I know some people who suffer with bouts of stress see them develop into full blown panic attacks. I’ve thankfully never had one of those. I have my defences; breathing, exercise, I even have a little mantra I repeat to myself. No, you don’t need to know what that is either. Those things help me to kick a gap in the long line of tumbling dominoes in my mind.  I’ve never had the full blown tsunami of a panic attack but, heaven knows, I’ve felt the waves rippling at my knees often enough. 

It’s over now, for this week at least, and I obviously know that I didn’t have to do it at all. It served nothing. It was silly.

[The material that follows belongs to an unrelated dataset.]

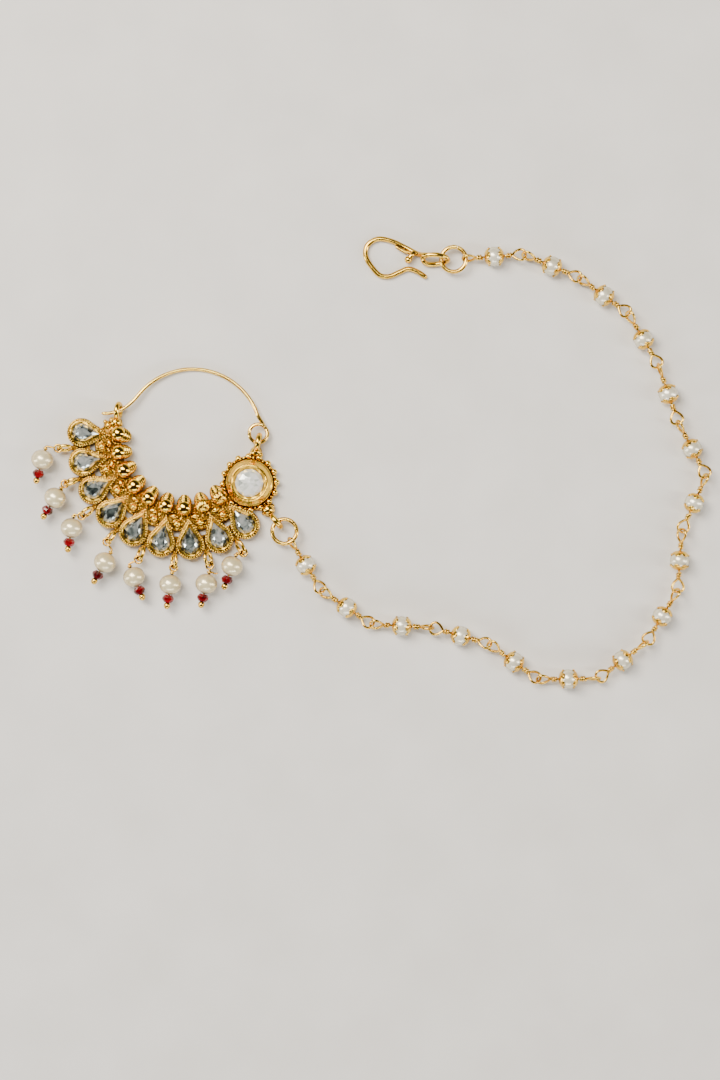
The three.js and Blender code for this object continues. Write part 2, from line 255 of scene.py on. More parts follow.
def finish_tree(tree, source, target, instances):
    """Ends a tree: the copies become real mesh and take the finish."""
    real = add(tree, "GeometryNodeRealizeInstances", {"Geometry": instances})
    done = add(tree, "GeometryNodeSetMaterial", {
        "Geometry": real.outputs["Geometry"], "Material": source.outputs["Finish"]})
    tree.links.new(done.outputs["Geometry"], target.inputs["Geometry"])


def grown(obj, tree, values):
    """Runs a geometry tree on an object and returns the plain mesh it makes."""
    modifier = obj.modifiers.new("copies", "NODES")
    modifier.node_group = tree
    for name, value in values.items():
        modifier[socket_of(tree, name)] = value
    bpy.context.view_layer.update()
    source = obj.evaluated_get(bpy.context.evaluated_depsgraph_get())
    mesh = bpy.data.meshes.new_from_object(source)
    mesh.name = obj.name
    obj.modifiers.remove(modifier)
    old = obj.data
    obj.data = mesh
    bpy.data.meshes.remove(old)
    return obj


def lathe(profile, segments=32, axis="Z"):
    """A turned shape from (radius, along) pairs, first to last, closed at both ends."""
    loops = []
    for radius, along in profile:
        loops.append([Vector((
            radius * math.cos(2 * math.pi * i / segments),
            radius * math.sin(2 * math.pi * i / segments), along)) for i in range(segments)])
    shape = loft(loops)
    turn = {"Z": Matrix.Identity(4), "X": Matrix.Rotation(math.pi / 2, 4, "Y")}[axis]
    return moved(shape, turn)


def ball(radius, rows=8, segments=12, squash=1.0):
    """A ball about its own middle, squashed or drawn out along Z."""
    steps = [math.pi * (i + 0.5) / (rows + 1) for i in range(rows + 1)]
    return lathe([
        (radius * math.sin(a), -radius * math.cos(a) * squash) for a in steps], segments)


def template(name, shape, smooth=True):
    """A hidden piece that a tree copies, made about its own middle."""
    return bpy.data.objects.new(name, closed_mesh(name, shape, smooth, Vector()))


rope_tree, rope_in, rope_out = new_tree("grains_along_edge", ["Pitch"])
edge_line = add(rope_tree, "GeometryNodeMeshToCurve", {"Mesh": rope_in.outputs["Geometry"]})
even_line = add(rope_tree, "GeometryNodeResampleCurve", {
    "Curve": edge_line.outputs["Curve"], "Length": rope_in.outputs["Pitch"]}, mode="LENGTH")
facing = add(rope_tree, "FunctionNodeAlignRotationToVector", {
    "Vector": add(rope_tree, "GeometryNodeInputTangent").outputs["Tangent"]}, axis="X")
grain_info = add(rope_tree, "GeometryNodeObjectInfo", {"Object": rope_in.outputs["Piece"]})
grain_copies = add(rope_tree, "GeometryNodeInstanceOnPoints", {
    "Points": even_line.outputs["Curve"], "Instance": grain_info.outputs["Geometry"],
    "Rotation": facing.outputs["Rotation"]})
finish_tree(rope_tree, rope_in, rope_out, grain_copies.outputs["Instances"])

grain = template("rope_grain", moved(
    ball(GRAIN_RADIUS, rows=5, segments=8),
    Matrix.Rotation(math.radians(GRAIN_SLANT), 4, "Z") @ Matrix.Diagonal(GRAIN_SHAPE)))
rope_points, rope_edges = [], []
for index in range(PEAR_COUNT):
    line = [pear_turn(index) @ (p + Vector((0, 0, ROPE_HEIGHT))) for p in pear_line(ROPE_INSET)]
    start = len(rope_points)
    rope_points += [(p + OFFSET) * MM for p in line]
    rope_edges += [(start + i, start + (i + 1) % len(line)) for i in range(len(line))]
rope_mesh = bpy.data.meshes.new("bezel_ropes")
rope_mesh.from_pydata(rope_points, rope_edges, [])
bezel_ropes = placed("bezel_ropes", rope_mesh)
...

But knowing that I don’t have to do it and fully realising that it is stupid does not send it away. Actually stress tends to cackle maniacally at shit like that, particularly around 3.15 in the morning.

And when it finally goes… it would be a cliché to say that it is a relief. It is a relief but not an easy, straightforward one. Stress can have me bouncing, mentally, six foot about the ground. When it goes, the overwhelming feeling I get is one of being grounded. I feel a bit like Bruce Willis in Die Hard, in the corporate bathroom, making fists with his toes. Every stone on my path, every weave of my carpet seems more precious and real. I’m back on the ground again. Grounded. It’s a word that has happy connotations but some sadder ones too.

I fear that stress may, quite literally, be the death of me someday. My family history is not all that wonderful when it comes to matters of the physical heart and you really have to be inside my head to fully appreciate how very uncomfortable my own version of stress can get when it approaches its zenith.

I’ll continue to try to be good. I’ll always aim to be sensible and not to get too wound up. But if you hear someday that I’ve completely blown my main gasket, in the middle of some super-high-pressure thing, then maybe come back here and acknowledge that, at the very least, I saw it coming.